In the organizational context, Mayer Zald and Michael Berger delineate three major forms of social movements.

  • The coup, ranging from cabals at the top aiming to oust the incumbent leader to conspiratorial infiltrations of small groups from within the organization to effect unplanned successions.
  • The bureaucratic insurgency, whose aim is not to take over and replace the leader but to effect some change in the organizational functioning. This ranges from product or program development to policy choice through whistle blowing.
  • Mass movements, ranging from protest to rebellion, which are attempts to express grievances and/or to promote or resist change. The latent political purposes of such movements might be to trigger changes in the larger society, even if the initial goals are focused on the structure of organizational authority. In other words, mass movements are more dependent on the larger society for the ideological and ethical legitimacy of their goals (for instance, mass movements linked to rebellion against massive layoffs or closing plants processes depend on the social perception of the legitimacy of these business decisions in the larger society).
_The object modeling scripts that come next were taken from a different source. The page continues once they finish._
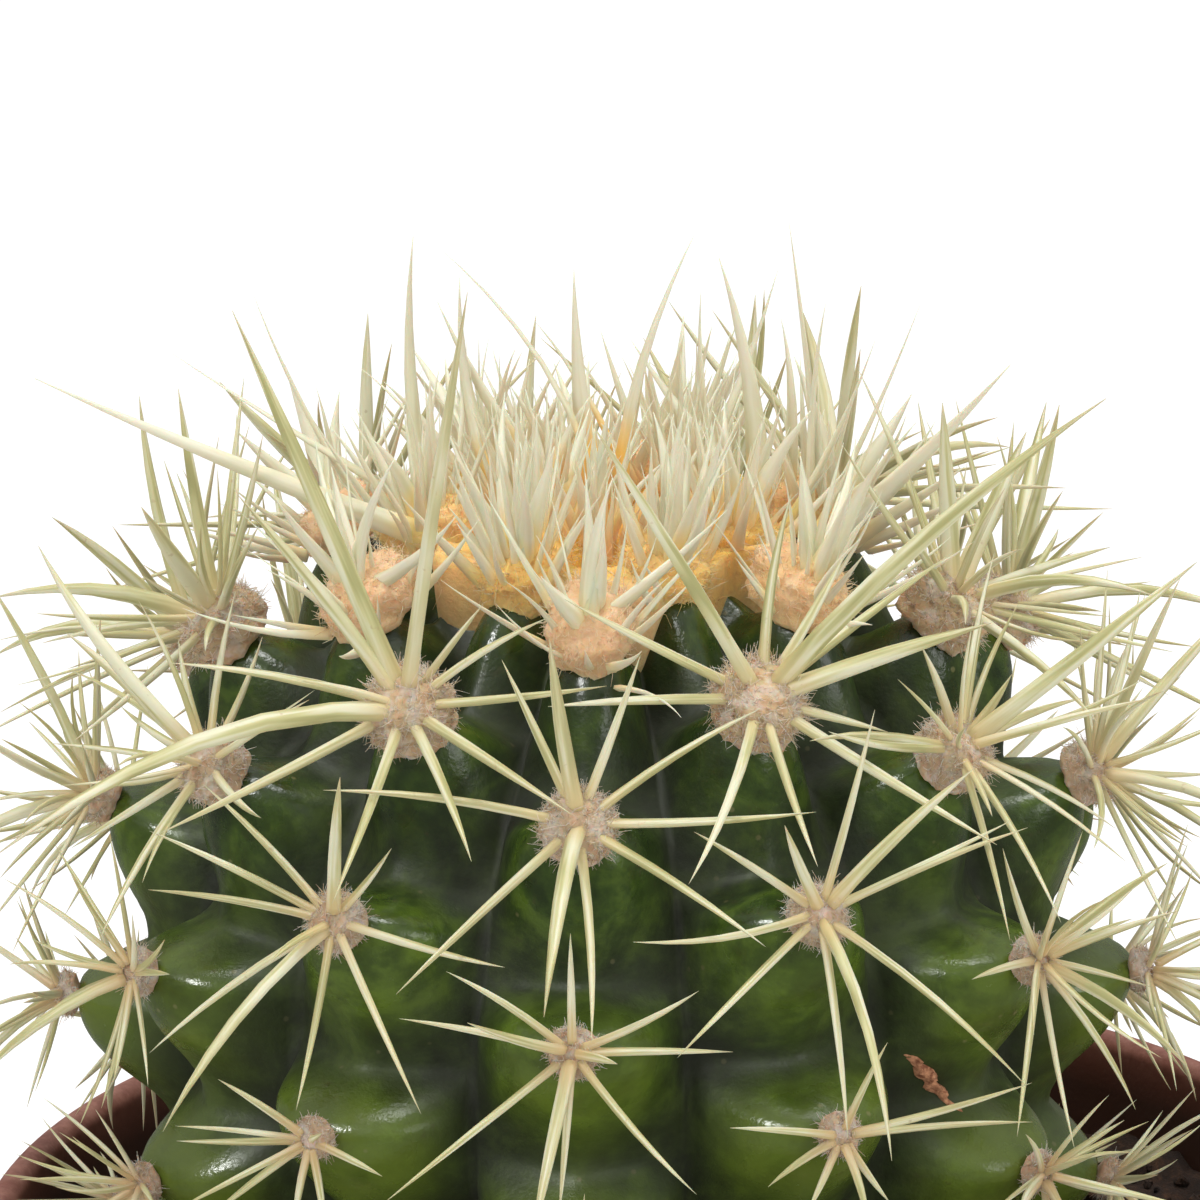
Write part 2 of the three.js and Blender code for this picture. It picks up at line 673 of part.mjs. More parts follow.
// A tall spine, whose lean and length are measured from where the top would be without its hollow.
function tallSpine([x, y, right, away, length, radius]) {
  const t = THREE.MathUtils.radToDeg(Math.asin(Math.hypot(x, y) / STEM.radius));
  const heading = THREE.MathUtils.radToDeg(Math.atan2(x, -y));
  const rise = stemNormal(t, heading).multiplyScalar(CROWN.rootHeight);
  const root = stemPoint(t, heading, 1 - sunk(t)).add(rise);
  const out = new THREE.Vector3(Math.tan(toRadians(right)), Math.tan(toRadians(away)), 1).normalize();
  const tip = stemPoint(t, heading, 1).add(rise).addScaledVector(out, length);
  return { areole: { at: root }, axis: [root, tip], radius };
}

// The felt that joins the newest areoles over the growing point, with its lobes and young spines.
function crownSolid(crownAreoles, spines) {
  const lowest = stemScale(0, 0);
  // A point of the stem's smoothed top at a polar angle, and some height over it.
  const over = (t, extra) => {
    const level = THREE.MathUtils.lerp(lowest, 1, THREE.MathUtils.smoothstep(t, 0, CROWN.smoothTo));
    const p = stemPoint(t, 90, level).sub(centre);
    const normal = stemNormal(t, 90);
    return [p.x + normal.x * extra, centre.z + p.z + normal.z * extra];
  };
  const turnedHere = (profile) => solidFrom(turned(profile, CROWN.sides).translate(centre.x, centre.y, 0));
  const top = [CROWN.edge, ...CROWN.felt].map(([t, thickness]) => over(t, thickness));
  const foot = over(CROWN.edge[0], 0);
  let felt = turnedHere([[0, foot[1]], foot, ...top]);
  const [across, along, height] = CROWN.lobe;
  for (const { at, right, up, normal, padRadius } of crownAreoles) {
    const lobe = new THREE.SphereGeometry(1, ...CROWN.lobeSides).rotateX(Math.PI / 2);
    lobe.scale(padRadius * across, padRadius * along, height);
    const basis = new THREE.Matrix4().makeBasis(right, up, normal);
    basis.setPosition(at.clone().addScaledVector(up, padRadius * CROWN.lobeRise));
    felt = felt.add(solidFrom(lobe.applyMatrix4(basis)));
  }
  const seat = CROWN.seatAngles.map((t) => over(t, 2 * GAP));
  felt = felt.subtract(turnedHere([[0, seat[0][1]], ...seat]));
  return fused([felt, ...spines.map(needleSolid)]);
}

// ---- the assembly ----
const finish = {
  pot: { color: 0x6b3a2e, roughness: 0.55, metalness: 0 },
  soil: { color: 0x2b1a12, roughness: 0.95, metalness: 0 },
  stem: { color: 0x2f5a2a, roughness: 0.35, metalness: 0 },
  crown: { color: 0xe8c98a, roughness: 0.8, metalness: 0 },
  spines: { color: 0xdcd3a6, roughness: 0.6, metalness: 0 },
};

const cactus = new THREE.Group();

function addPiece(name, solid, material) {
  const mesh = new THREE.Mesh(geometryFrom(solid), new THREE.MeshStandardMaterial(material));
  mesh.name = name;
  cactus.add(mesh);
}

const areoles = allAreoles();
const crownAreoles = areoles.filter((areole) => areole.turn <= TURN.crownBelow);
const freeAreoles = areoles.filter((areole) => areole.turn > TURN.crownBelow);
const newest = crownAreoles.flatMap((areole) => [...youngSpines(areole), ...skirtSpines(areole)]);
const crownSpines = [...newest, ...TALL.map(tallSpine)];
const placed = [...crownSpines];
for (const areole of freeAreoles) {
  spinePlans(areole).forEach((plan, index) => placeSpine(areole, plan, index, placed, areoles));
}

addPiece("pot", potSolid(), finish.pot);
addPiece("soil", soilSolid(), finish.soil);
addPiece("stem", stemSolid(), finish.stem);
addPiece("crown", crownSolid(crownAreoles, crownSpines), finish.crown);
for (const areole of freeAreoles) {
  const mine = placed.filter((spine) => spine.areole === areole);
  const bunch = fused([solidFrom(padGeometry(areole)), ...mine.map(needleSolid)]);
  addPiece(`areole_${areole.name}`, bunch, finish.spines);
}

export default cactus;
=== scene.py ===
import math

import bpy
import numpy as np
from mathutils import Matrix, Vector


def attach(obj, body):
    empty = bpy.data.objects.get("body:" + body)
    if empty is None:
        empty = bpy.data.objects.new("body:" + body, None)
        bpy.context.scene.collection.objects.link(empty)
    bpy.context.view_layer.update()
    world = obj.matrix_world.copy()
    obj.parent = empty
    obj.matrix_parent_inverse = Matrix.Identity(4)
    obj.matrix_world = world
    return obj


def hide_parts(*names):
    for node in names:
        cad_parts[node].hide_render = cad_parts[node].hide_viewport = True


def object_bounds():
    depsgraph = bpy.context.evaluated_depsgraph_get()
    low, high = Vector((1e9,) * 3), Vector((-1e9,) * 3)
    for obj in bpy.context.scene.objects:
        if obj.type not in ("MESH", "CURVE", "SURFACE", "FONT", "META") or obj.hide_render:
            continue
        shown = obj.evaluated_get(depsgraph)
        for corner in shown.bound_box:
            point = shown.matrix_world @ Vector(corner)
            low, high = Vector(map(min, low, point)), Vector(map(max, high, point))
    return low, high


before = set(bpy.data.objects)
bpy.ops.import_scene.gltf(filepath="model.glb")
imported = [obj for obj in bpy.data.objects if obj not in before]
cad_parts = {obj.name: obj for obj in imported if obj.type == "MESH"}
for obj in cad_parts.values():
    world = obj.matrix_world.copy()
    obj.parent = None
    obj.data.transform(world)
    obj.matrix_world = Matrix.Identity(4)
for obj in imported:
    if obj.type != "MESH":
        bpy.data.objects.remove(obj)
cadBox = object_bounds()
mm = 0.001
print("frame loaded:", len(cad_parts), "nodes")

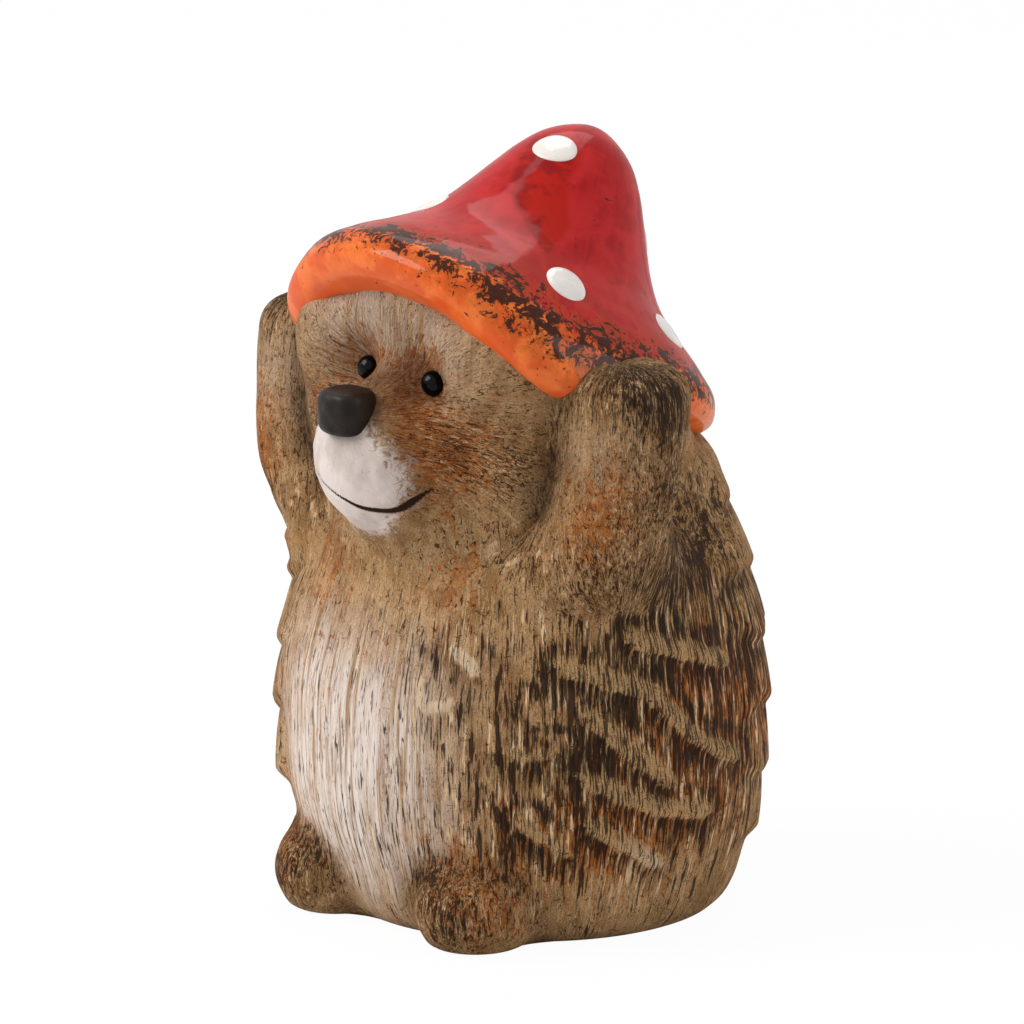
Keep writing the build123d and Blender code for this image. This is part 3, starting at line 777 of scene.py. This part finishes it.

The emergence of collective action is analyzed by Jack Goldstone and Charles Tilly as stemming from two general paths: political opportunity and threat. Political opportunities are more driven by positive institutional and political contexts where subgroups are encouraged to act in order to realize their interests. Threat can be partitioned into different dimensions, from erosion of rights to state repression, elements that increase the cost of collective action and deter protest and active resistance.